Image: The Finger Players ©. |
I tend to shy away from this genre of shows. But I missed their 2015 performance, haven't caught any other versions and thought I should get around to watching Kuo Pao Kun’s ‘The Spirits Play’ (1998), (郭宝昆的《灵戏》) in 2017. This is also directed by Oliver Chong, and presented by The Finger Players in Mandarin with English surtitles.
Five Japanese spirits are caught in limbo after the war. They live in a strange netherworld that might almost be similar to a living mind’s prison. These spirits recall their past lives and we hear their pain. A General, a Soldier, a Woman-Widow, a Nurse-Comfort-Woman, and a Poet-Reporter. Giant shadow puppetry made for a wonderful creepy effect, taking audiences into the minds of each spirit as they re-live the horrors of war. Sound artist Darren Ng provided those haunting rhythms, discordant notes, bells and melodies to the unfolding stories.
I understand from the friends that although the cast remains the same, Oliver Chong has changed the script rather significantly from the 2015 performance. The topic and contents are just as heavy, but what I watched that night felt all right, exactly what I would expect of a thought-provoking show full of darkness and regrets. This was a cleaner 90-minute version that interpreted the script slightly differently from the 2015 staging so that the monologues flow into each other, and the audience do a lighter job of trying to get behind each character's views.

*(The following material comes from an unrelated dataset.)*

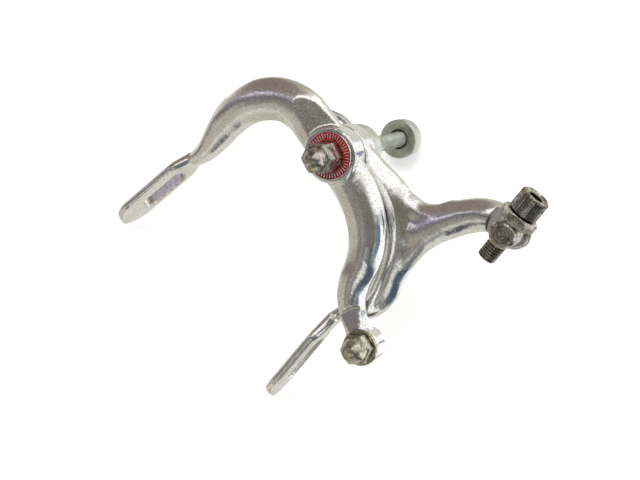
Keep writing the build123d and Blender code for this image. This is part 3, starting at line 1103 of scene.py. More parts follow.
@dataclass
class FrontArm(Forging):
    """Bow and left pad plate, and the cable limb with its eye."""

    y: float = -22.05
    boss: tuple[float, float] = (-26.35, -17.75)
    eye: tuple[float, float] = (-25.95, -17.75)
    anchor: tuple[float, float] = (56.6, -38.4)
    eye_radius: float = 6.3
    lug: tuple[float, float, float] = (-38.2, -19.0, -8.5)
    keen: tuple[tuple[float, float, float], ...] = ((-17.0, 6.0, 12.0), (48.0, -35.0, 9.0))
    shoulder: tuple[float, float, float] = (-17.0, -25.75, 2.8)
    shoulder_out: tuple[float, float, float] = (0.41, 0.0, 0.91)
    shoulder_lean: float = 13.0
    limb_along: tuple[float, float, float] = (0.95, 0.0, -0.31)
    limb_rise: float = 10.0
    limb_overlap: float = 7.9

    def file_flats(self, bow: bpy.types.Object, limb: bpy.types.Object) -> None:
        """Files the flat on the bow's shoulder and the one on the cable limb before its eye.

        Args:
            bow: The bow.
            limb: The cable limb.
        """
        out = Vector(self.shoulder_out).normalized()
        lean = math.radians(self.shoulder_lean)
        self.plane(bow, Seat(Vector(self.shoulder) * MM,
                             out * math.sin(lean) - BACK * math.cos(lean)))
        along = Vector(self.limb_along).normalized()
        rise = math.radians(self.limb_rise)
        run = along * math.cos(rise) - BACK * math.sin(rise)
        x, z = self.anchor
        start = Vector((x, self.eye[0] + 0.1, z)) - along * self.eye_radius
        self.plane(limb, Seat((start + run * (self.file_radius - self.limb_overlap)) * MM,
                              -BACK * math.cos(rise) - along * math.sin(rise)))

    def build(self, shop: Workshop) -> bpy.types.Object:
        """Makes the arm.

        Args:
            shop: The workshop that dresses the piece and hangs it on its body.

        Returns:
            The front arm.
        """
        x, z = self.anchor
        bow, limb = (limb.build("limb") for limb in self.limbs)
        self.file_flats(bow, limb)
        pieces = [bow, limb]
        pieces += [Bench.combine(self.plate.blank(), self.plate.window(), "DIFFERENCE"),
                   self.disc(*self.boss, self.boss_radius),
                   self.disc(*self.eye, self.eye_radius, x, z),
                   self.disc(self.y + 2.5, self.lug[2], self.lug_radius, *self.lug[:2])]
        arm = self.fuse(pieces)
        self.cut(arm, [
            self.disc(self.boss[0] - 3, self.boss[0], self.facing_radius),
            self.disc(self.boss[1], self.boss[1] + 3, self.facing_radius),
            self.disc(self.eye[0] - 3, self.eye[0], self.eye_radius + 0.5, x, z),
            self.disc(self.eye[1], self.eye[1] + 2, self.eye_radius, x, z),
            self.disc(self.boss[0] - 5, self.boss[1] + 5, self.bolt_radius),
            self.disc(self.eye[0] - 5, self.eye[1] + 5, self.bolt_radius, x, z),
        ])
        Bench.shade(arm, 32)
        return shop.hand_over(arm, "front_arm_forging", self.body, Slot.ALLOY, self.node)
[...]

Although we could infer, the play didn’t exactly mention World War II, Malaya or Singapore. It paints a picture of how all wars inherently scar every body. How do you make sense of war and its atrocities? People take sides anyhow and regardless. Nobody can even remember why we're fighting in first place. Each side is right. The other side is always wrong. It postulates the tragic and horrible price that any war seeks to exact upon human souls, the natural world, cities and civilizations. And we never ever learn from history.